Ionien de naissance (car Léontium est une colonie de Naxos), il écrit dans le dialecte attique ; non pas, il est vrai, dans le dialecte tout à fait courant et familier, mais dans cet attique un peu ancien qui forme le fond du langage tragique et qui se retrouve chez Thucydide[4]. Par là, il rend hommage à la prépondérance croissante de l’atticisme, et marque un juste pressentiment de l’avenir ; en même temps il élève discrètement

  1. Aristote, Réf. des Soph., 34, p. 184, B ; Cicéron, Brutus, 46.
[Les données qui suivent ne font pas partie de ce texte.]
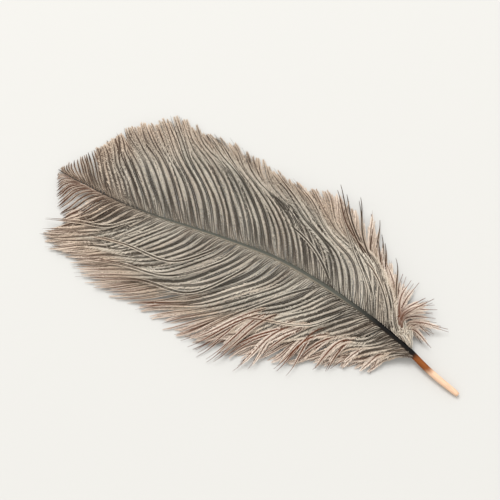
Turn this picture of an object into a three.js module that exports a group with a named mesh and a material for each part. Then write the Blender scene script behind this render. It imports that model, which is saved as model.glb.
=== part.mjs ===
// An ostrich feather that lies flat: a tapering shaft with a soft vane on each side.
// Millimetres, +Z up. +X runs along the shaft from the tip to the quill, and z = 0 is the surface
// that the feather lies on. The origin is at the middle of the feather's box, on that surface.
import * as THREE from 'three';

// ---- Driving dimensions ------------------------------------------------------------------------

// The shaft's centre line from the butt of the quill to the tip: [x, y, height of the centre].
const SHAFT_LINE = [
  [88.9, -5.0, 1.1], [76.0, -2.8, 1.9], [62.0, 0.8, 2.9], [38.0, 4.3, 3.9], [7.0, 5.5, 4.4],
  [-17.0, 2.1, 4.2], [-48.0, -3.8, 3.2], [-74.0, -6.0, 1.7], [-89.0, -5.7, 0.9],
];
// The shaft's radius: [share of its length from the butt, radius].
const SHAFT_RADII = [
  [0.0, 0.75], [0.008, 1.05], [0.05, 1.2], [0.16, 1.25], [0.32, 1.15], [0.5, 0.9], [0.7, 0.6],
  [0.88, 0.36], [0.985, 0.22], [1.0, 0.12],
];
const SHAFT_SIDES = 12;
const SHAFT_STEPS = 60;

// Each vane's edge from the quill to the tip: [x, y].
const LEFT_EDGE = [
  [67.0, -8.0], [55.0, -15.5], [44.0, -23.0], [26.0, -28.5], [8.0, -37.0], [-12.0, -40.5],
  [-32.0, -41.5], [-48.0, -40.0], [-62.0, -38.0], [-74.0, -34.5], [-80.0, -27.0], [-84.0, -17.0],
  [-88.5, -7.6],
];
const RIGHT_EDGE = [
  [73.5, 6.0], [72.0, 14.5], [64.0, 22.5], [50.0, 26.0], [37.0, 32.0], [26.0, 38.0], [8.0, 39.5],
  [-8.0, 41.2], [-28.0, 41.6], [-46.0, 40.4], [-62.0, 39.0], [-74.0, 27.5], [-81.0, 11.0], [-88.5, -3.8],
];
// Where on the shaft each vane begins and ends, as shares of the shaft's length from the butt.
const LEFT_SPAN = [0.125, 0.985];
const RIGHT_SPAN = [0.105, 0.985];

const VANE_GAP = 0.35; // between the shaft and a vane's inner edge
const VANE_ROOT_RISE = 1.2; // how far a vane's inner edge stands above the shaft's centre line
const VANE_CROWN_RISE = 1.6; // how much higher the vane swells a little way out from the shaft
const VANE_CROWN_PLACE = 0.3; // share of the vane's width where it is highest
const VANE_FULL_CROWN_HEIGHT = 3; // the shaft's height from which the vane swells by all of that
const VANE_EDGE_THICKNESS = 1.2; // at the barbs' tips
const VANE_STEPS_ALONG = 40;
const VANE_STEPS_ACROSS = 8;

// ---- Shaft -------------------------------------------------------------------------------------

const shaftCurve = new THREE.CatmullRomCurve3(
  SHAFT_LINE.map(([x, y, z]) => new THREE.Vector3(x, y, z)), false, 'centripetal',
);

// Reads a value between the rows of a [place, value] list.
function readList(list, place) {
  const last = list.findIndex(([p]) => p >= place);
  if (last <= 0) return list[0][1];
  const [p0, v0] = list[last - 1];
  const [p1, v1] = list[last];
  return THREE.MathUtils.lerp(v0, v1, (place - p0) / (p1 - p0));
}

// A point on the shaft's centre line with the level direction across it, towards +Y.
function shaftStation(share) {
  const centre = shaftCurve.getPointAt(share);
  const along = shaftCurve.getTangentAt(share);
  const across = new THREE.Vector3(along.y, -along.x, 0).normalize();
  const up = new THREE.Vector3().crossVectors(across, along).normalize();
  return { centre, across, up };
}

// The shaft is a lathe-turned taper, whose axis is then bent along the centre line.
function shaftGeometry() {
  const profile = [new THREE.Vector2(0, 0)];
  for (let i = 0; i <= SHAFT_STEPS; i += 1) {
    const share = i / SHAFT_STEPS;
    profile.push(new THREE.Vector2(readList(SHAFT_RADII, share), share));
  }
  profile.push(new THREE.Vector2(0, 1));
  const geometry = new THREE.LatheGeometry(profile, SHAFT_SIDES);
  const points = geometry.attributes.position;
  for (let i = 0; i < points.count; i += 1) {
    const { centre, across, up } = shaftStation(points.getY(i));
    centre.addScaledVector(across, points.getX(i)).addScaledVector(up, points.getZ(i));
    points.setXYZ(i, centre.x, centre.y, centre.z);
  }
  geometry.computeVertexNormals();
  return geometry;
}

// ---- Vanes -------------------------------------------------------------------------------------

// How high a vane's top stands at a share of its width, between the shaft and the barbs' tips.
function vaneTop(shaftHeight, across) {
  const root = shaftHeight + VANE_ROOT_RISE;
  const crown = root + VANE_CROWN_RISE * Math.min(1, shaftHeight / VANE_FULL_CROWN_HEIGHT);
  if (across < VANE_CROWN_PLACE) {
    return THREE.MathUtils.lerp(root, crown, Math.sin((across / VANE_CROWN_PLACE) * Math.PI * 0.5));
  }
  const outward = (across - VANE_CROWN_PLACE) / (1 - VANE_CROWN_PLACE);
  return THREE.MathUtils.lerp(VANE_EDGE_THICKNESS, crown, Math.cos(outward * Math.PI * 0.5));
}

// A vane is a divided box whose length runs along the shaft and whose width runs out to the edge
// curve. Its underside is flat on the surface, and its top swells and then thins to the edge.
function vaneGeometry(edge, [start, end], side) {
  const edgeCurve = new THREE.CatmullRomCurve3(
    edge.map(([x, y]) => new THREE.Vector3(x, y, 0)), false, 'centripetal',
  );
  const geometry = new THREE.BoxGeometry(1, 1, 1, VANE_STEPS_ALONG, VANE_STEPS_ACROSS, 1);
  const points = geometry.attributes.position;
  for (let i = 0; i < points.count; i += 1) {
    const along = 0.5 - side * points.getX(i);
    const across = points.getY(i) + 0.5;
    const share = THREE.MathUtils.lerp(start, end, along);
    const station = shaftStation(share);
    const inset = readList(SHAFT_RADII, share) + VANE_GAP;
    const inner = station.centre.clone().addScaledVector(station.across, side * inset);
    const outer = edgeCurve.getPointAt(along);
    const x = THREE.MathUtils.lerp(inner.x, outer.x, across);
    const y = THREE.MathUtils.lerp(inner.y, outer.y, across);
    const z = points.getZ(i) > 0 ? vaneTop(station.centre.z, across) : 0;
    points.setXYZ(i, x, y, z);
  }
  geometry.computeVertexNormals();
  return geometry;
}

// ---- The feather -------------------------------------------------------------------------------

function namedMesh(name, geometry, material) {
  const mesh = new THREE.Mesh(geometry, material);
  mesh.name = name;
  return mesh;
}

const horn = new THREE.MeshStandardMaterial({ color: 0x3a2c22, roughness: 0.45, metalness: 0 });
const down = new THREE.MeshStandardMaterial({ color: 0x8f8474, roughness: 0.9, metalness: 0 });

const feather = new THREE.Group();
feather.add(namedMesh('shaft', shaftGeometry(), horn));
feather.add(namedMesh('vane_left', vaneGeometry(LEFT_EDGE, LEFT_SPAN, -1), down));
feather.add(namedMesh('vane_right', vaneGeometry(RIGHT_EDGE, RIGHT_SPAN, 1), down));

export default feather;
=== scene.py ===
"""An ostrich feather that lies flat: a horn shaft, free barbs with their barbules, and a plain stage.

The lists below are millimetres in the feather's own frame, with +X from the tip to the quill and
+Z up. Blender's objects are in metres, in the same frame.
"""

import math

import bmesh
import bpy
import numpy as np
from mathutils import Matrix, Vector


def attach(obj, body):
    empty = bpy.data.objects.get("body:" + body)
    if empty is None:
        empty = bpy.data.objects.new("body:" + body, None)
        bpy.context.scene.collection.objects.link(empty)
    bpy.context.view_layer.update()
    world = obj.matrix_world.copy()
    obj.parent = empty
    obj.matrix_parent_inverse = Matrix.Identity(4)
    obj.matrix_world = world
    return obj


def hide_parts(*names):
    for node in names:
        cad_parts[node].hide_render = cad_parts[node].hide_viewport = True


bl_info = {
    "name": "Ostrich Feather",
    "version": (1, 0, 0),
    "blender": (4, 5, 0),
    "location": "View3D > Sidebar > Feather",
    "description": "Builds a loose ostrich feather around its packed frame",
    "category": "Add Mesh",
}

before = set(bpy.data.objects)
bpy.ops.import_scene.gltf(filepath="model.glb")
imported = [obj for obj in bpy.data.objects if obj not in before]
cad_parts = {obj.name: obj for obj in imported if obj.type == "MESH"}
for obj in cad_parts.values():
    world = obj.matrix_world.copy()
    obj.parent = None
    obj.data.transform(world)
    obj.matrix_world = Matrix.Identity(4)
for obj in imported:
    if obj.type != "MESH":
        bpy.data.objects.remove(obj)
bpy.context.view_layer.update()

MM = 0.001
FIBRE_UV = "OFBake"  # a fibre's map: across is warmth of colour, up is from rib to barbule tip

# ---- The shaft's line and thickness ------------------------------------------------------------

# The shaft's centre line from the butt of the quill to the tip: (x, y, height of the centre).
SHAFT_LINE = [
    (88.9, -5.0, 1.1), (76.0, -2.8, 1.9), (62.0, 0.8, 2.9), (38.0, 4.3, 3.9), (7.0, 5.5, 4.4),
    (-17.0, 2.1, 4.2), (-48.0, -3.8, 3.2), (-74.0, -6.0, 1.7), (-89.0, -5.7, 0.9),
]
# (share of the shaft's length from the butt, radius)
SHAFT_RADII = [
    (0.0, 0.75), (0.008, 1.05), (0.05, 1.2), (0.16, 1.25), (0.32, 1.15), (0.5, 0.9), (0.7, 0.6),
    (0.88, 0.36), (0.985, 0.22), (1.0, 0.12),
]

# ---- Guide barbs -------------------------------------------------------------------------------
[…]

  2. Platon, Gorgias, 449, A ; Ménon, 95, B.
  3. Δικανικοῖς μὲν οὖν αὐτοῦ οὐ περιέτθχον λόγοις (cf. cependant Gorgias, p. 452, E), δημηγορικοῖς δὲ ὀλίγοις καί τισι καὶ τέχναις, τοῖς δὲ πλείοσιν ἐπιδεικτικοῖς (Denys d’Halic., cité par un anonyme, dans Walz, Rhét. gr., t. V, p. 543 ; variantes assez curieuses). Les discours démégoriques étaient-ils des discours fictifs à la façon d’Isocrate, ou ceux même qu’il avait dû prononcer comme ambassadeur ? Peut-être aussi en avait-il composé pour d’autres, comme il arrivait quelquefois et comme le firent Antiphon et Lysias.
  4. Il écrit πράσσειν, et non πράττειν (Christ, Gesch. d. gr. Liter., p. 284). Cf. Blass, t. I, p. 52.